How do I know what type of CT Chamber I need?
If you are not sure which type of CT installation you need, the size of your incoming supply, or CT ratio – just give us a call and our dedicated team will help guide you through each step of the process.
What is a 'CT ratio'?
A CT ratio refers to the primary and secondary ratings of the coil transfer – number of turns – around the physical conductor. Generally, your Meter Operator will seek this information in order to program your meter for accurate consumption/usage measurement.
An incorrect ratio is likely to cause inaccurate billing of your energy usage. CT ratio is dictated by the physical CTs. Some working examples of CT ratios are:
200A (Amp) LV (Low Voltage) – 200:5; 400A LV – 400:5 and so on.

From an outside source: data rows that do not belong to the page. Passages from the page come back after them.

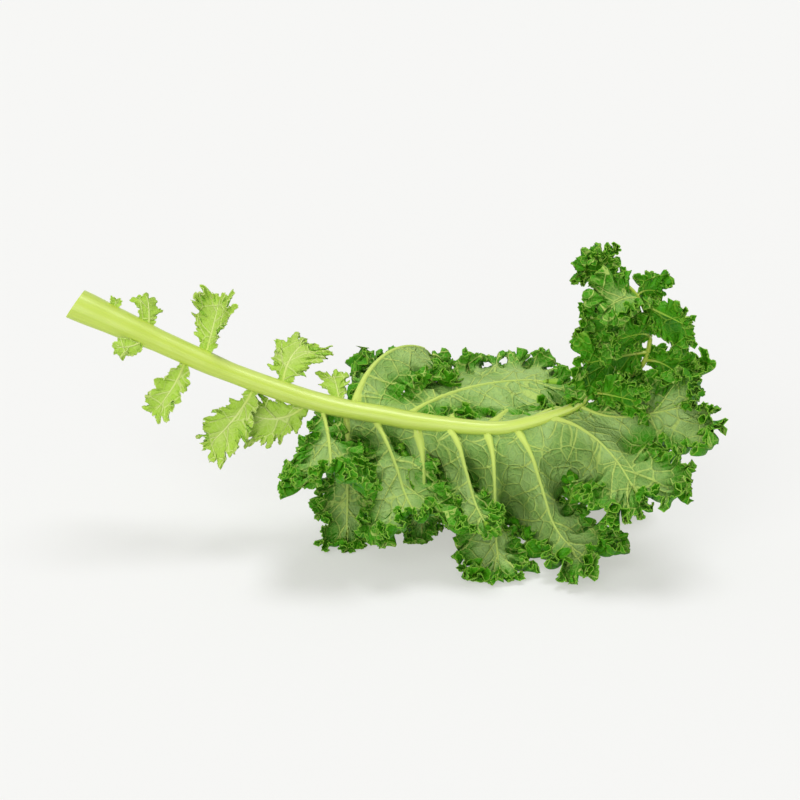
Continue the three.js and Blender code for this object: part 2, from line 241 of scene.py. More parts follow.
class Painter:
    """Builds up the nodes of one material, or of the world."""

    def __init__(self, owner: bpy.types.Material | bpy.types.World) -> None:
        """Starts with no nodes."""
        owner.use_nodes = True
        self.owner, self.tree = owner, owner.node_tree
        self.tree.nodes.clear()

    def add(self, kind: str, inputs: dict | tuple = (), out: int | str = 0,
            **settings: object) -> Socket | None:
        """Adds a node.

        Args:
            kind: Blender's name for the node, without its leading ShaderNode.
            inputs: a value, or an output to link from, for its inputs in order, or by name or number.
            out: which of its outputs is wanted.
            settings: the node's own settings.

        Returns:
            The wanted output, or None where the node has no outputs.
        """
        made = self.tree.nodes.new("ShaderNode" + kind)
        for key, value in settings.items():
            setattr(made, key, value)
        for key, value in (inputs if isinstance(inputs, dict) else dict(enumerate(inputs))).items():
            if isinstance(value, Socket):
                self.tree.links.new(value, made.inputs[key])
            else:
                made.inputs[key].default_value = value
        return made.outputs[out] if len(made.outputs) else None

    def finish(self, surface: Socket) -> bpy.types.Material | bpy.types.World:
        """Links the surface to the output and gives what it belongs to."""
        kind = "OutputWorld" if isinstance(self.owner, bpy.types.World) else "OutputMaterial"
        self.add(kind, {"Surface": surface})
        return self.owner


# ------------------------------------------------------------------ finishes

# What a blade's finish reads at each point: distance from the main vein in its half widths; a number that is
# whole on each side vein; millimetres between those; half a side vein's width; distance from the margin; and
# the share of the main vein that lies behind.
BLADE_MARKS = ("vein", "rank", "spacing", "branch", "depth", "ahead")
# And what a stalk's reads: distances along the fibres, across them and in from the skin.
STALK_MARKS = ("along", "around", "inset")


@dataclass(frozen=True)
class Net:
    """One order of the net of small veins, in millimetres."""

    cell: float                 # width of its meshes
    core: float                 # its lines have their full colour this far from their middle
    edge: float                 # and none from here
    foot: float                 # the ridge along a line ends this far from its middle
    height: float               # that ridge, as a share of the blade's relief
    share: float                # how strongly its lines show, as a share of the finish's net
    extra: float = 0.0          # added to that


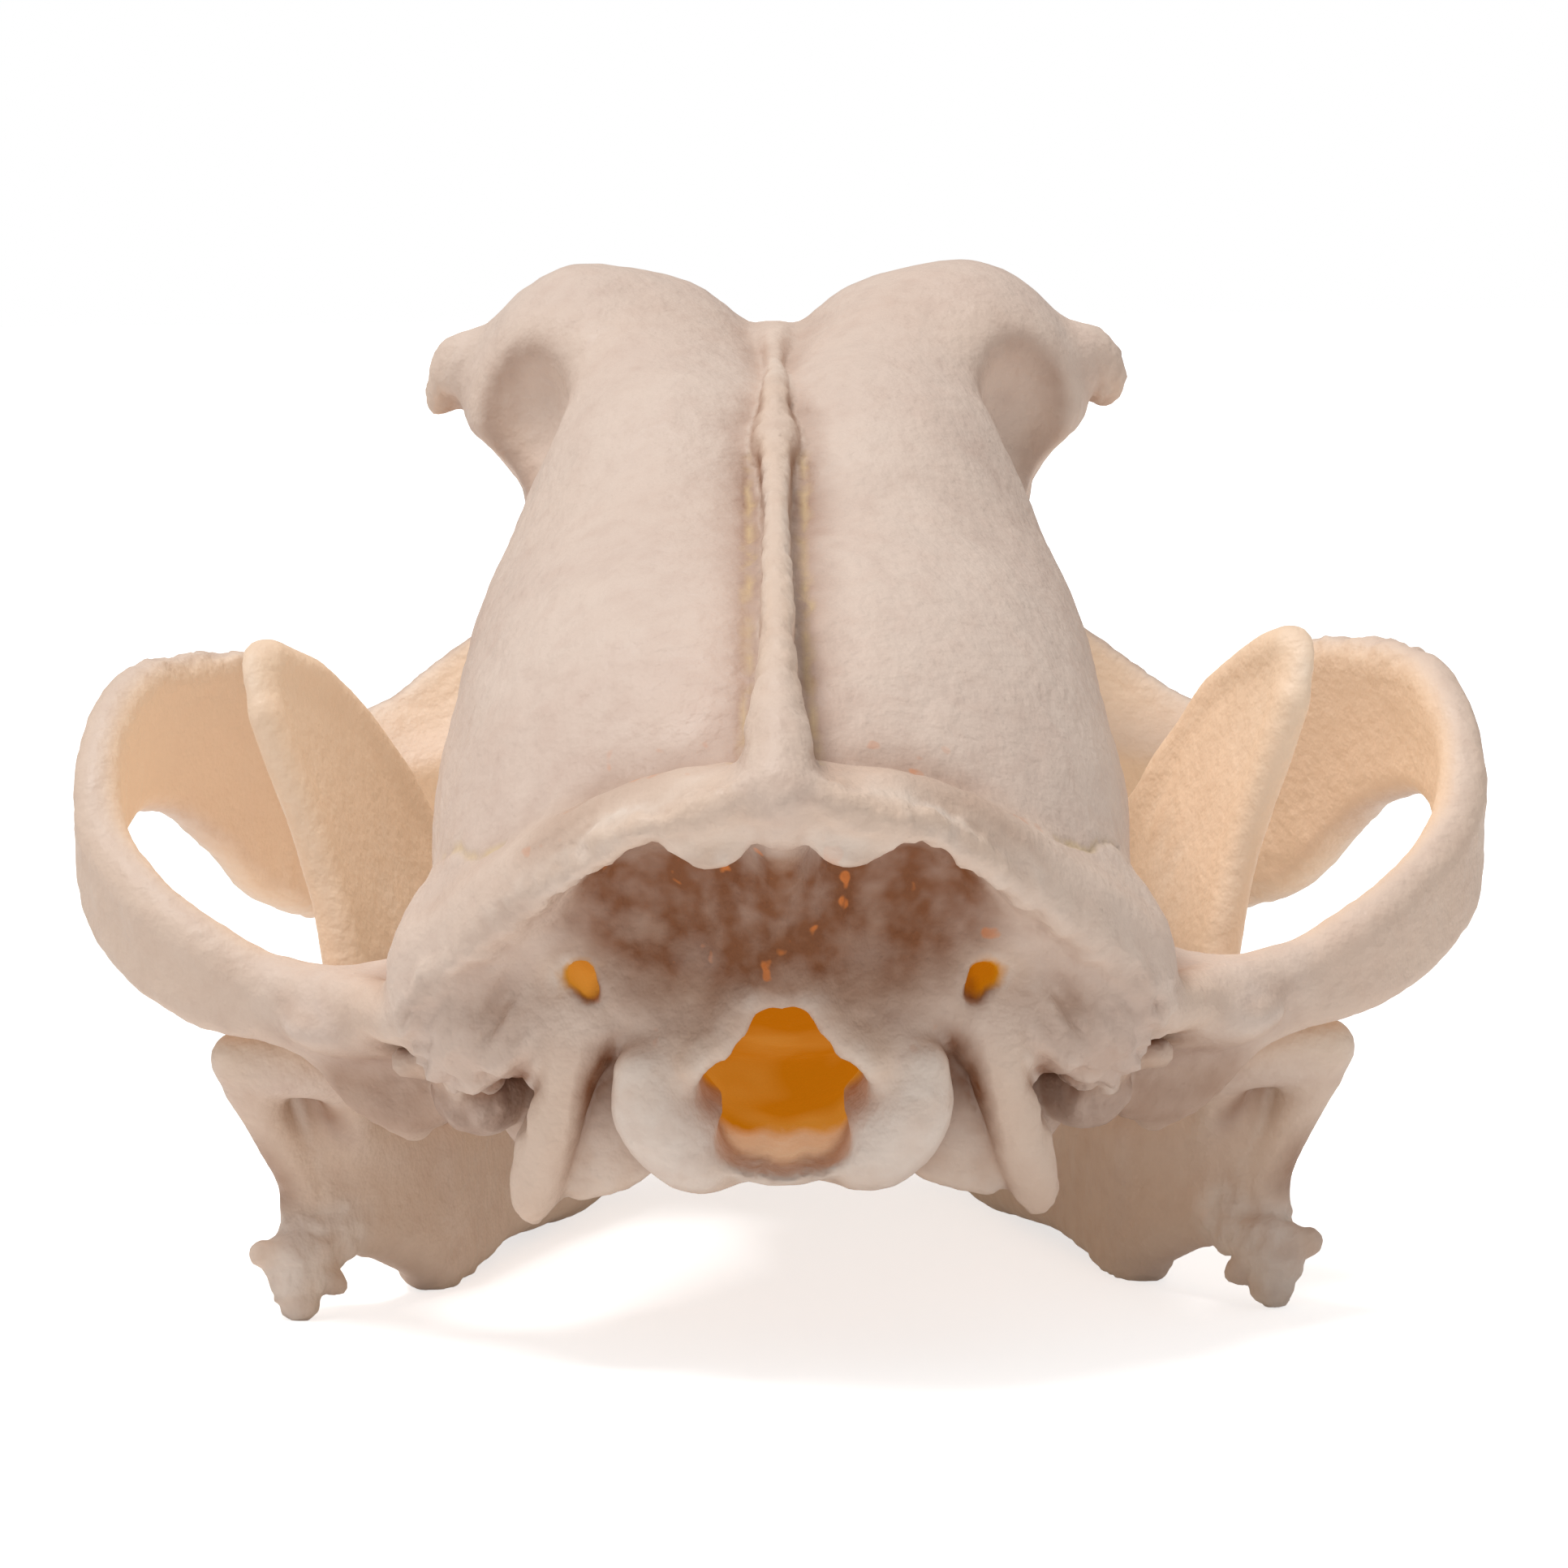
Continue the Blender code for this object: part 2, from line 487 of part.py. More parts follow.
def make_cranium():
    clay = Clay((0, -18, -28), (72, 150, 68), GRAIN)
    add_braincase(clay)
    add_occiput(clay)
    add_sagittal_crest(clay)
    add_forehead(clay)
    add_skull_base(clay)
    add_snout(clay)
    add_cheek_arch(clay)
    carve_cranium(clay)
    for row in UPPER_TEETH:
        clay.add(tooth(*row), 0.8)
    seat_jaw_joint(clay)
    cranium = clay.surface("cranium")
    thinned(cranium, CRANIUM_TRIANGLES)
    return cranium


def make_jaw():
    clay = Clay((0, 14, -46), (60, 166, 42), GRAIN)
    add_jaw_plate(clay)
    add_jaw_body(clay)
    carve_jaw(clay)
    for row in LOWER_TEETH:
        clay.add(tooth(*row, down=False), 0.8)
    jaw = clay.surface("jaw")
    thinned(jaw, JAW_TRIANGLES)
    return jaw


def split_cranium(cranium, cutters):
    """Part the cranium at its main seams, with the joint gap between the pieces."""
    gap = JOINT_GAP / 2
    within = block("within_arches", (gap - ARCH_INNER, -WIDE, -WIDE), (ARCH_INNER - gap, WIDE, WIDE), cutters)
    rear = block("rear", (-WIDE, -WIDE, -WIDE), (WIDE, BRAINCASE_FRONT - gap, WIDE), cutters)
    front = block("front", (-WIDE, BRAINCASE_FRONT + gap, -WIDE), (WIDE, WIDE, WIDE), cutters)
    upper = block("upper", (-WIDE, -WIDE, gap), (WIDE, WIDE, WIDE), cutters)
    lower = block("lower", (-WIDE, -WIDE, -WIDE), (WIDE, WIDE, -gap), cutters)
    seam = Matrix.Translation(FACE_SEAM_POINT) @ Matrix.Rotation(math.radians(FACE_SEAM_DEG), 4, "X")
    upper.data.transform(seam)
    lower.data.transform(seam)
    above = block("above", (-WIDE, -WIDE, ROOF_SEAM_HEIGHT + gap), (WIDE, WIDE, WIDE), cutters)
    below = block("below", (-WIDE, -WIDE, -WIDE), (WIDE, WIDE, ROOF_SEAM_HEIGHT - gap), cutters)
    left = block("left", (-WIDE, -WIDE, -WIDE), (-ARCH_INNER - gap, WIDE, WIDE), cutters)
    right = block("right", (ARCH_INNER + gap, -WIDE, -WIDE), (WIDE, WIDE, WIDE), cutters)
    return [
        share(cranium, "braincase_roof", within, rear, above),
        share(cranium, "braincase_base", within, rear, below),
        share(cranium, "forehead", within, front, upper),
        share(cranium, "snout", within, front, lower),
        share(cranium, "cheek_arch_left", left),
        share(cranium, "cheek_arch_right", right),
    ]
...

This information will be provided to you as part of the installation process.
What physical space is required to accommodate a CT Chamber?
It depends who will inherit the installed CT Chamber and CTs after installation – which could be either the BNO, IDNO, or DNO – as to which manufacturer and specification is required for the installed CT Chamber cabinet.
Generally, IDNOs and DNOs have their preferred manufacturer and specification, whereas there is greater flexibility on BNO installation. For example –
- UKPN specify either combined service head & CT Chamber or individual Ritherdon units.
Dimensions of UKPN specified Ritherdon unit is 535 mm wide x 745 mm high x 300 mm deep.
- If no specification has been determined by the inheriting party, you are free to opt for an alternative. Our own non-branded/generic unit, manufactured in-house is a more cost effective and physically smaller unit.
Dimensions of ECS BNO Metering Panel is 480 mm wide x 580 mm high x 215 mm deep.
What is the minimum electrical installation for a CT Chamber installation?
The minimum electrical installation required for a CT Chamber installation is a 4-pole isolator/switch fuse with supporting correctly rated colour coded ‘metering tails’.
Whilst it is possible to arrange installation of a CT Chamber prior to installation of the incoming supply, it is good practice for the CT chamber to follow on once the incoming supply and service head are in place.